Aim
Quote every line of the material beneath this one.

Information provided
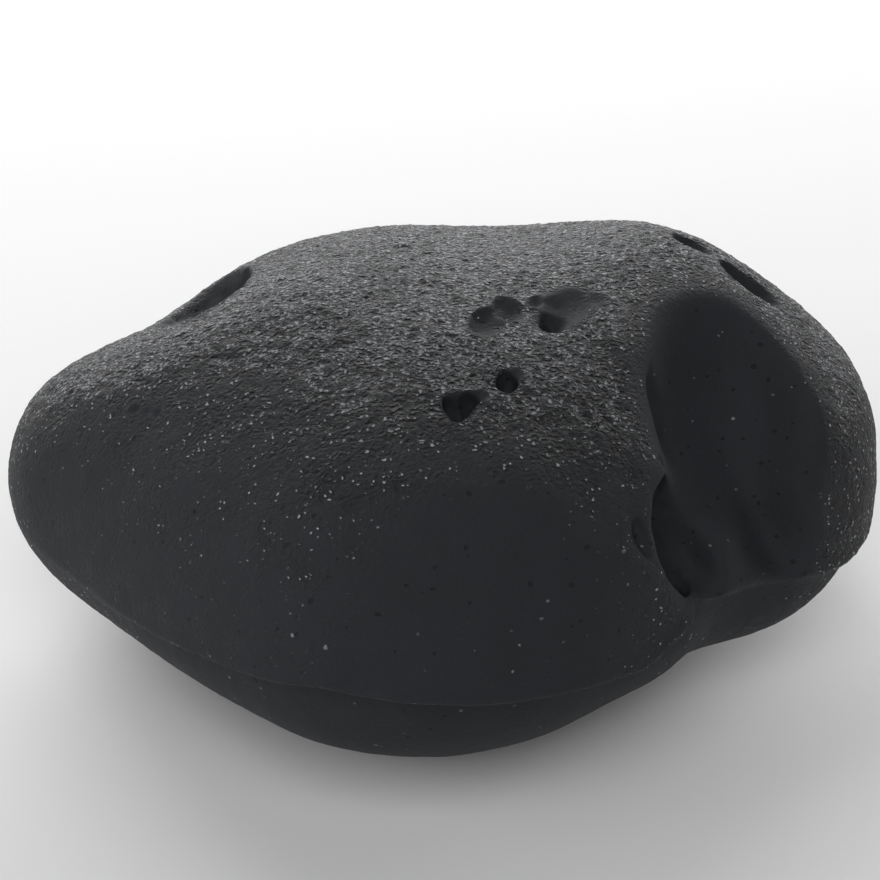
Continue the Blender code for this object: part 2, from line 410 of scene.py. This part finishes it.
# %% Work out the roughness
# Each wear is the share of roughness that is lost, and each fade is where it starts and ends: in mm from a
# place, or in how far the skin faces a direction, from 0 across it to 1 right at it.
FACES_THE_CURRENT = Vector((-0.27, -0.91, 0.32)).normalized()
CURRENT_WEAR = 0.8
CURRENT_FADE = (0.35, 0.85)
POLISHED_FACE = (14, -64, 57)
POLISH_FADE = (6, 46)
UPRIGHT_WEAR = 0.5
UPRIGHT_FADE = (0.3, 0.95)
HOLLOW_WEAR = 0.9
LEDGE_WEAR = 0.85
FOOT_FADE = (0.4, 3)
# A hole's smooth skin ends just past its rim, and a broad hollow's goes on a good way past it.
NARROWEST_RIM = 0.55
HOLE_RIM_SHARE = 0.15
HOLLOW_RIM_SHARE = 0.5


def roughness_of(points, normals):
    """How rough the stone is at each point, from 0 in a hollow to 1 on the crown."""
    facing = normals @ np.array(FACES_THE_CURRENT)
    rough = 1 - CURRENT_WEAR * fade(facing, *CURRENT_FADE)
    rough = rough * fade(np.linalg.norm(points / MM - POLISHED_FACE, axis=1), *POLISH_FADE)
    rough = rough * (1 - UPRIGHT_WEAR + UPRIGHT_WEAR * fade(normals[:, 2], *UPRIGHT_FADE))
    for row in HOLES:
        rim = max(NARROWEST_RIM, HOLE_RIM_SHARE * min(row[4]))
        rough = rough * (1 - HOLLOW_WEAR * depth_in_hollow(points, row, rim))
    for row in BROAD_HOLLOWS:
        rim = HOLLOW_RIM_SHARE * min(row[4])
        rough = rough * (1 - HOLLOW_WEAR * depth_in_hollow(points, row, rim))
    rough = rough * (1 - LEDGE_WEAR * below_ledge(points))
    return rough * fade(points[:, 2] / MM, *FOOT_FADE)


rough = roughness_of(points, normals)
print("rough share of the stone: %.2f" % rough.mean())

# %% [markdown]
# ## Marking the skin
# A vertex group holds a weight for each point, and a modifier that names the group acts by that weight.
# Three groups are made: the rough skin, the skin below the ledge, and all the skin that is off the table,
# because the stone's foot has to stay flat. The weights are rounded to sixteen steps, so that each group
# takes sixteen calls and not one for every point.

# %% Mark the skin
WEIGHT_STEPS = 16


def mark(thing, name, values):
    """A vertex group of these values, rounded to a few steps."""
    group = thing.vertex_groups.new(name=name)
    steps = np.round(values * WEIGHT_STEPS).astype(int)
    for step in range(1, WEIGHT_STEPS + 1):
        group.add(np.flatnonzero(steps == step).tolist(), step / WEIGHT_STEPS, "REPLACE")


mark(stone, "rough", rough)
mark(stone, "above_ground", fade(points[:, 2] / MM, *FOOT_FADE))
mark(stone, "below_ledge", below_ledge(points))
print("marks:", [group.name for group in stone.vertex_groups])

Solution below
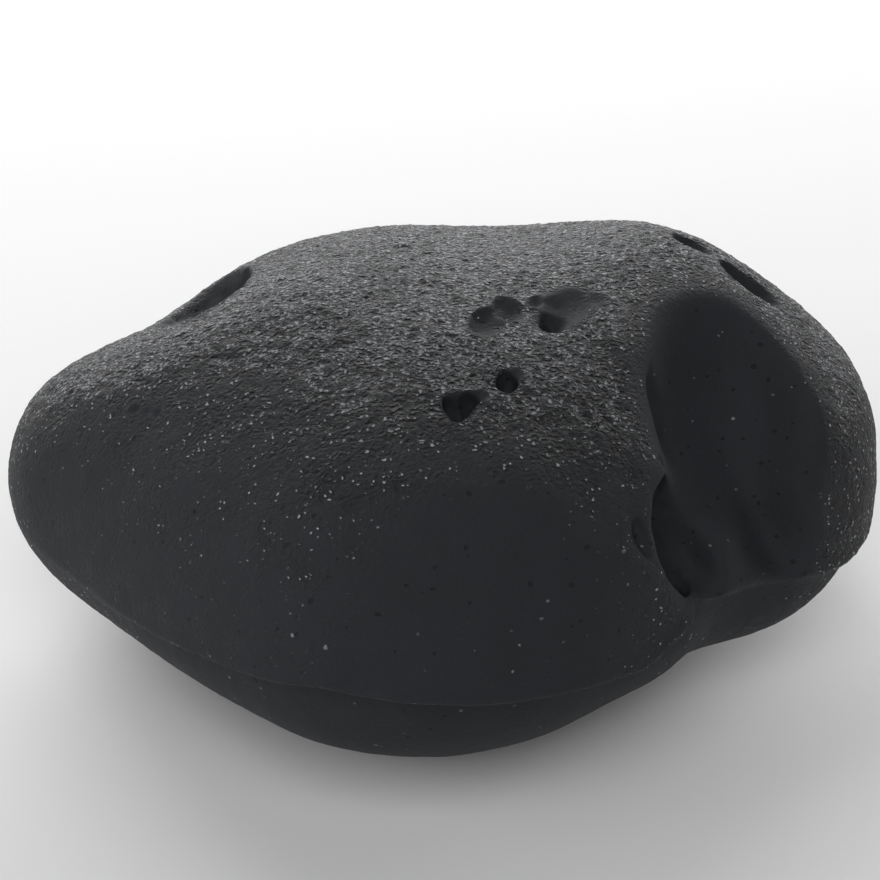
Continue the Blender code for this object: part 2, from line 410 of scene.py. This part finishes it.
# %% Work out the roughness
# Each wear is the share of roughness that is lost, and each fade is where it starts and ends: in mm from a
# place, or in how far the skin faces a direction, from 0 across it to 1 right at it.
FACES_THE_CURRENT = Vector((-0.27, -0.91, 0.32)).normalized()
CURRENT_WEAR = 0.8
CURRENT_FADE = (0.35, 0.85)
POLISHED_FACE = (14, -64, 57)
POLISH_FADE = (6, 46)
UPRIGHT_WEAR = 0.5
UPRIGHT_FADE = (0.3, 0.95)
HOLLOW_WEAR = 0.9
LEDGE_WEAR = 0.85
FOOT_FADE = (0.4, 3)
# A hole's smooth skin ends just past its rim, and a broad hollow's goes on a good way past it.
NARROWEST_RIM = 0.55
HOLE_RIM_SHARE = 0.15
HOLLOW_RIM_SHARE = 0.5


def roughness_of(points, normals):
    """How rough the stone is at each point, from 0 in a hollow to 1 on the crown."""
    facing = normals @ np.array(FACES_THE_CURRENT)
    rough = 1 - CURRENT_WEAR * fade(facing, *CURRENT_FADE)
    rough = rough * fade(np.linalg.norm(points / MM - POLISHED_FACE, axis=1), *POLISH_FADE)
    rough = rough * (1 - UPRIGHT_WEAR + UPRIGHT_WEAR * fade(normals[:, 2], *UPRIGHT_FADE))
    for row in HOLES:
        rim = max(NARROWEST_RIM, HOLE_RIM_SHARE * min(row[4]))
        rough = rough * (1 - HOLLOW_WEAR * depth_in_hollow(points, row, rim))
    for row in BROAD_HOLLOWS:
        rim = HOLLOW_RIM_SHARE * min(row[4])
        rough = rough * (1 - HOLLOW_WEAR * depth_in_hollow(points, row, rim))
    rough = rough * (1 - LEDGE_WEAR * below_ledge(points))
    return rough * fade(points[:, 2] / MM, *FOOT_FADE)


rough = roughness_of(points, normals)
print("rough share of the stone: %.2f" % rough.mean())

# %% [markdown]
# ## Marking the skin
# A vertex group holds a weight for each point, and a modifier that names the group acts by that weight.
# Three groups are made: the rough skin, the skin below the ledge, and all the skin that is off the table,
# because the stone's foot has to stay flat. The weights are rounded to sixteen steps, so that each group
# takes sixteen calls and not one for every point.

# %% Mark the skin
WEIGHT_STEPS = 16


def mark(thing, name, values):
    """A vertex group of these values, rounded to a few steps."""
    group = thing.vertex_groups.new(name=name)
    steps = np.round(values * WEIGHT_STEPS).astype(int)
    for step in range(1, WEIGHT_STEPS + 1):
        group.add(np.flatnonzero(steps == step).tolist(), step / WEIGHT_STEPS, "REPLACE")


mark(stone, "rough", rough)
mark(stone, "above_ground", fade(points[:, 2] / MM, *FOOT_FADE))
mark(stone, "below_ledge", below_ledge(points))
print("marks:", [group.name for group in stone.vertex_groups])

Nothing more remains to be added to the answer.